The bulls correctly identify Japan’s regulatory clarity as a structural advantage over the U.S. The SBI partnership provides a trusted distribution channel that no other crypto project can replicate at scale in Japan. RLUSD’s official status gives Ripple a first-mover advantage in the compliant stablecoin market. These are real assets.

What the bulls miss: regulatory certainty does not equal commercial success. Japan’s population is declining; its domestic payment market is saturated. Cross-border payment growth will come from trade and tourism, but Southeast Asia and China corridors are larger. The ICO frenzy of 2017 demonstrated that a strong narrative without sustainable user acquisition leads to a sharp correction. Furthermore, XRP’s weak value capture means that even if transaction volumes increase, token price appreciation is not guaranteed. The ETF demand is a one-time inflow, not a recurring revenue stream.
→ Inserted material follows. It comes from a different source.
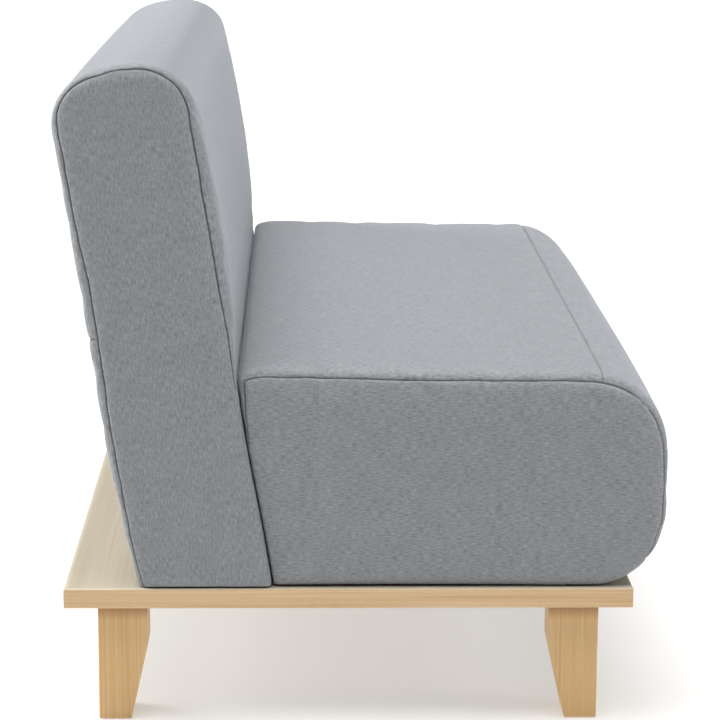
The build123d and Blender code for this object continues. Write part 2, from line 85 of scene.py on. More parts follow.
camera = bpy.data.objects.new("camera", bpy.data.cameras.new("camera"))
bpy.context.collection.objects.link(camera)
camera.data.lens = CAMERA_LENS
camera.data.sensor_width = SENSOR_WIDTH
camera.data.clip_end = 500  # past the far corners of the floor
turn = Matrix((right, upward, -ahead)).transposed()
camera.matrix_world = Matrix.Translation(CAMERA_PLACE) @ turn.to_4x4()
bpy.context.scene.camera = camera
print("camera", round(CAMERA_PLACE.length, 2), "m from the middle of the floor under the sofa")

# %% [markdown]
# ## Colours and nodes
# Colours are picked from swatches as sRGB hex values, but a shader works with linear light, so one
# function turns the one into the other. A second function adds a node: it takes the node's type,
# what goes into its sockets (a value, another node, or one of its outputs) and its settings.


# %% Helpers for materials
COLOUR_A, COLOUR_B = 6, 7  # a Mix node's sockets for colours, which share names with others


def linear(hex_colour):
    """An sRGB hex value as the linear colour that a shader works with."""
    channels = [int(hex_colour[i:i + 2], 16) / 255 for i in (1, 3, 5)]
    light = [c / 12.92 if c <= 0.04045 else ((c + 0.055) / 1.055) ** 2.4 for c in channels]
    return (*light, 1)


def add_node(material, kind, inputs, **settings):
    """Adds a node; inputs are values, nodes or their outputs, and settings are its own."""
    node = material.node_tree.nodes.new(kind)
    for name, value in settings.items():
        setattr(node, name, value)
    for socket, value in inputs.items():
        if isinstance(value, bpy.types.Node):
            value = next(output for output in value.outputs if output.enabled)
        if isinstance(value, bpy.types.NodeSocket):
            material.node_tree.links.new(value, node.inputs[socket])
        else:
            node.inputs[socket].default_value = value
    return node


def new_material(name, **sockets):
    """A material whose Principled shader has these values; _ stands for a space in a name."""
    material = bpy.data.materials.new(name)
    material.use_nodes = True
    shader = material.node_tree.nodes["Principled BSDF"]
    for socket, value in sockets.items():
        shader.inputs[socket.replace("_", " ")].default_value = value
    return material


def finish_material(material, colour, relief, strength, depth, roughness=None):
    """Turns relief into a bump, and links the last node of each chain to the shader."""
    bump = add_node(
        material, "ShaderNodeBump", {"Strength": strength, "Distance": depth, "Height": relief}
    )
    shader = material.node_tree.nodes["Principled BSDF"]
    links = material.node_tree.links
    links.new(colour.outputs["Result"], shader.inputs["Base Color"])
    links.new(bump.outputs["Normal"], shader.inputs["Normal"])
    if roughness is not None:
        links.new(roughness.outputs[0], shader.inputs["Roughness"])


def blend_colours(material, share, first, second):
    """Mixes two colours. Each is a hex value or another blend."""
    ends = [
        linear(end) if isinstance(end, str) else end.outputs["Result"] for end in (first, second)
    ]
    return add_node(
        material,
        "ShaderNodeMix",
        {"Factor": share, COLOUR_A: ends[0], COLOUR_B: ends[1]},
        data_type="RGBA",
        clamp_factor=True,
    )


def stretched_noise(material, place, size, detail=2.0):
    """Noise whose blobs have that size in metres along each axis of place."""
    scaled = add_node(
        material,
        "ShaderNodeVectorMath",
        {0: place, 1: [1 / length for length in size]},
        operation="MULTIPLY",
    )
    return add_node(
        material, "ShaderNodeTexNoise", {"Vector": scaled, "Scale": 1, "Detail": detail}
    )


def weighted_sum(material, start, terms):
    """start plus each node's value times its weight."""
    total = start
    for node, weight in terms:
        total = add_node(
            material, "ShaderNodeMath", {0: node, 1: weight, 2: total}, operation="MULTIPLY_ADD"
        )
    return total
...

Takeaway: Accountability Through Data

The Japanese market represents a validation of Ripple’s compliance-first strategy, but it is not carte blanche for XRP price growth. The original article's optimism is based on incomplete analysis—absence of tokenomic critique, user adoption metrics, and risk of single-partner dependency. As an on-chain detective, I require evidence that usage drives value. That evidence is not yet published.

The question XRP holders must answer: Does Japan’s regulatory embrace create a sustainable demand for XRP the asset, or does it primarily benefit Ripple the company and SBI the bank? Data does not negotiate; it only reveals. I will wait for the transaction logs.